Re: Re: [PATCH v7 11/12] vduse: Introduce VDUSE - vDPA Device in Userspace
From: Yongji Xie
Date: Thu May 27 2021 - 23:55:02 EST
On Fri, May 28, 2021 at 9:33 AM Jason Wang <jasowang@xxxxxxxxxx> wrote:
>
>
> 在 2021/5/27 下午6:14, Yongji Xie 写道:
> > On Thu, May 27, 2021 at 4:43 PM Jason Wang <jasowang@xxxxxxxxxx> wrote:
> >>
> >> 在 2021/5/27 下午4:41, Jason Wang 写道:
> >>> 在 2021/5/27 下午3:34, Yongji Xie 写道:
> >>>> On Thu, May 27, 2021 at 1:40 PM Jason Wang <jasowang@xxxxxxxxxx> wrote:
> >>>>> 在 2021/5/27 下午1:08, Yongji Xie 写道:
> >>>>>> On Thu, May 27, 2021 at 1:00 PM Jason Wang <jasowang@xxxxxxxxxx>
> >>>>>> wrote:
> >>>>>>> 在 2021/5/27 下午12:57, Yongji Xie 写道:
> >>>>>>>> On Thu, May 27, 2021 at 12:13 PM Jason Wang <jasowang@xxxxxxxxxx>
> >>>>>>>> wrote:
> >>>>>>>>> 在 2021/5/17 下午5:55, Xie Yongji 写道:
> >>>>>>>>>> +
> >>>>>>>>>> +static int vduse_dev_msg_sync(struct vduse_dev *dev,
> >>>>>>>>>> + struct vduse_dev_msg *msg)
> >>>>>>>>>> +{
> >>>>>>>>>> + init_waitqueue_head(&msg->waitq);
> >>>>>>>>>> + spin_lock(&dev->msg_lock);
> >>>>>>>>>> + vduse_enqueue_msg(&dev->send_list, msg);
> >>>>>>>>>> + wake_up(&dev->waitq);
> >>>>>>>>>> + spin_unlock(&dev->msg_lock);
> >>>>>>>>>> + wait_event_killable(msg->waitq, msg->completed);
> >>>>>>>>> What happens if the userspace(malicous) doesn't give a response
> >>>>>>>>> forever?
> >>>>>>>>>
> >>>>>>>>> It looks like a DOS. If yes, we need to consider a way to fix that.
> >>>>>>>>>
> >>>>>>>> How about using wait_event_killable_timeout() instead?
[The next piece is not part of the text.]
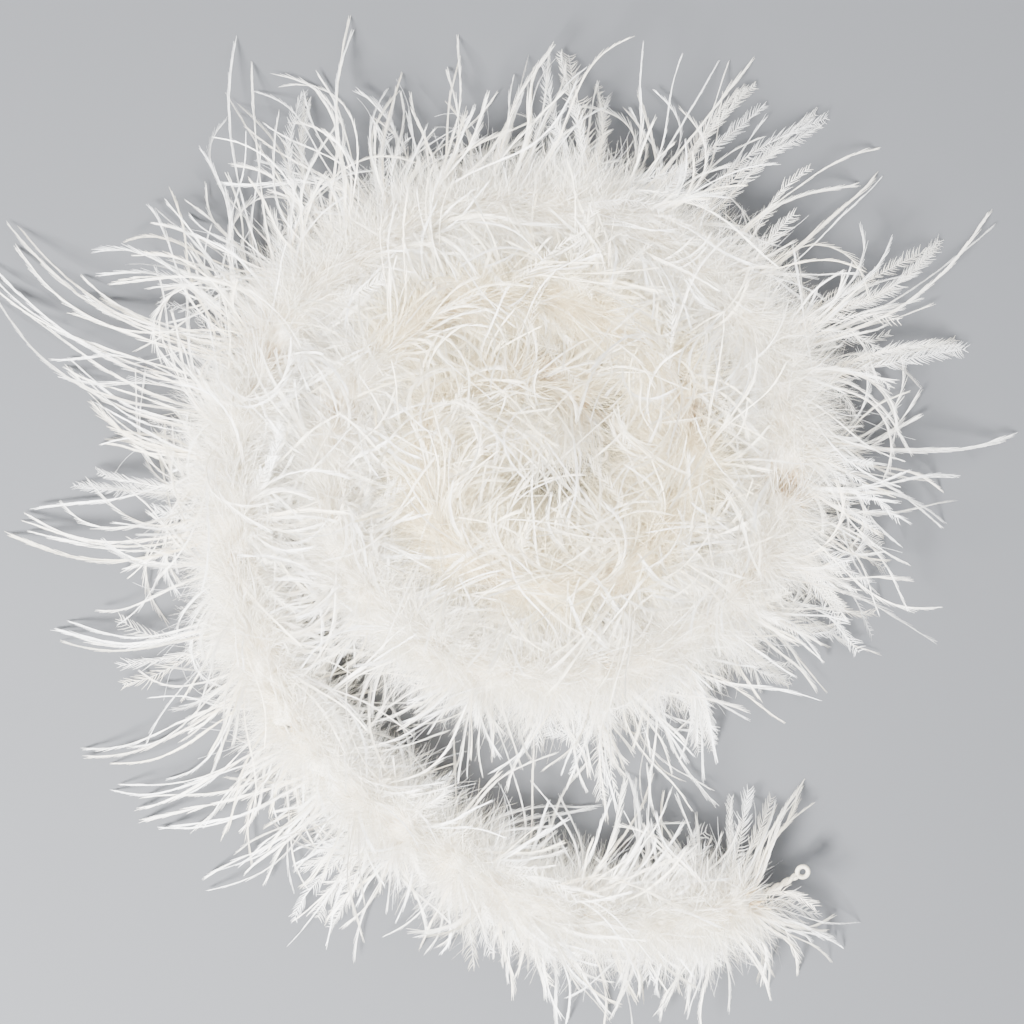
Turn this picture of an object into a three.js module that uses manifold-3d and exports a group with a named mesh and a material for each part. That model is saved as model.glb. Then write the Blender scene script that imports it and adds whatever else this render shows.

> >>>>>>> Probably, and then we need choose a suitable timeout and more
> >>>>>>> important,
> >>>>>>> need to report the failure to virtio.
> >>>>>>>
> >>>>>> Makes sense to me. But it looks like some
> >>>>>> vdpa_config_ops/virtio_config_ops such as set_status() didn't have a
> >>>>>> return value. Now I add a WARN_ON() for the failure. Do you mean we
> >>>>>> need to add some change for virtio core to handle the failure?
> >>>>> Maybe, but I'm not sure how hard we can do that.
> >>>>>
> >>>> We need to change all virtio device drivers in this way.
> >>>
> >>> Probably.
> >>>
> >>>
> >>>>> We had NEEDS_RESET but it looks we don't implement it.
> >>>>>
> >>>> Could it handle the failure of get_feature() and get/set_config()?
> >>>
> >>> Looks not:
> >>>
> >>> "
> >>>
> >>> The device SHOULD set DEVICE_NEEDS_RESET when it enters an error state
> >>> that a reset is needed. If DRIVER_OK is set, after it sets
> >>> DEVICE_NEEDS_RESET, the device MUST send a device configuration change
> >>> notification to the driver.
> >>>
> >>> "
> >>>
> >>> This looks implies that NEEDS_RESET may only work after device is
> >>> probed. But in the current design, even the reset() is not reliable.
> >>>
> >>>
> >>>>> Or a rough idea is that maybe need some relaxing to be coupled loosely
> >>>>> with userspace. E.g the device (control path) is implemented in the
> >>>>> kernel but the datapath is implemented in the userspace like TUN/TAP.
> >>>>>
> >>>> I think it can work for most cases. One problem is that the set_config
> >>>> might change the behavior of the data path at runtime, e.g.
> >>>> virtnet_set_mac_address() in the virtio-net driver and
> >>>> cache_type_store() in the virtio-blk driver. Not sure if this path is
> >>>> able to return before the datapath is aware of this change.
> >>>
> >>> Good point.
> >>>
> >>> But set_config() should be rare:
> >>>
> >>> E.g in the case of virtio-net with VERSION_1, config space is read
> >>> only, and it was set via control vq.
> >>>
> >>> For block, we can
> >>>
> >>> 1) start from without WCE or
> >>> 2) we add a config change notification to userspace or
> >>> 3) extend the spec to use vq instead of config space
> >>>
> >>> Thanks
> >>
> >> Another thing if we want to go this way:
> >>
> >> We need find a way to terminate the data path from the kernel side, to
> >> implement to reset semantic.
> >>
> > Do you mean terminate the data path in vdpa_reset().
>
>
> Yes.
>
>
> > Is it ok to just
> > notify userspace to stop data path asynchronously?
>
>
> For well-behaved userspace, yes but no for buggy or malicious ones.
>
But the buggy or malicious daemons can't do anything if my
understanding is correct.
> I had an idea, how about terminate IOTLB in this case? Then we're in
> fact turn datapath off.
>
Sorry, I didn't get your point here. What do you mean by terminating
IOTLB? Remove iotlb mapping? But userspace can still access the mapped
region.
Thanks,
Yongji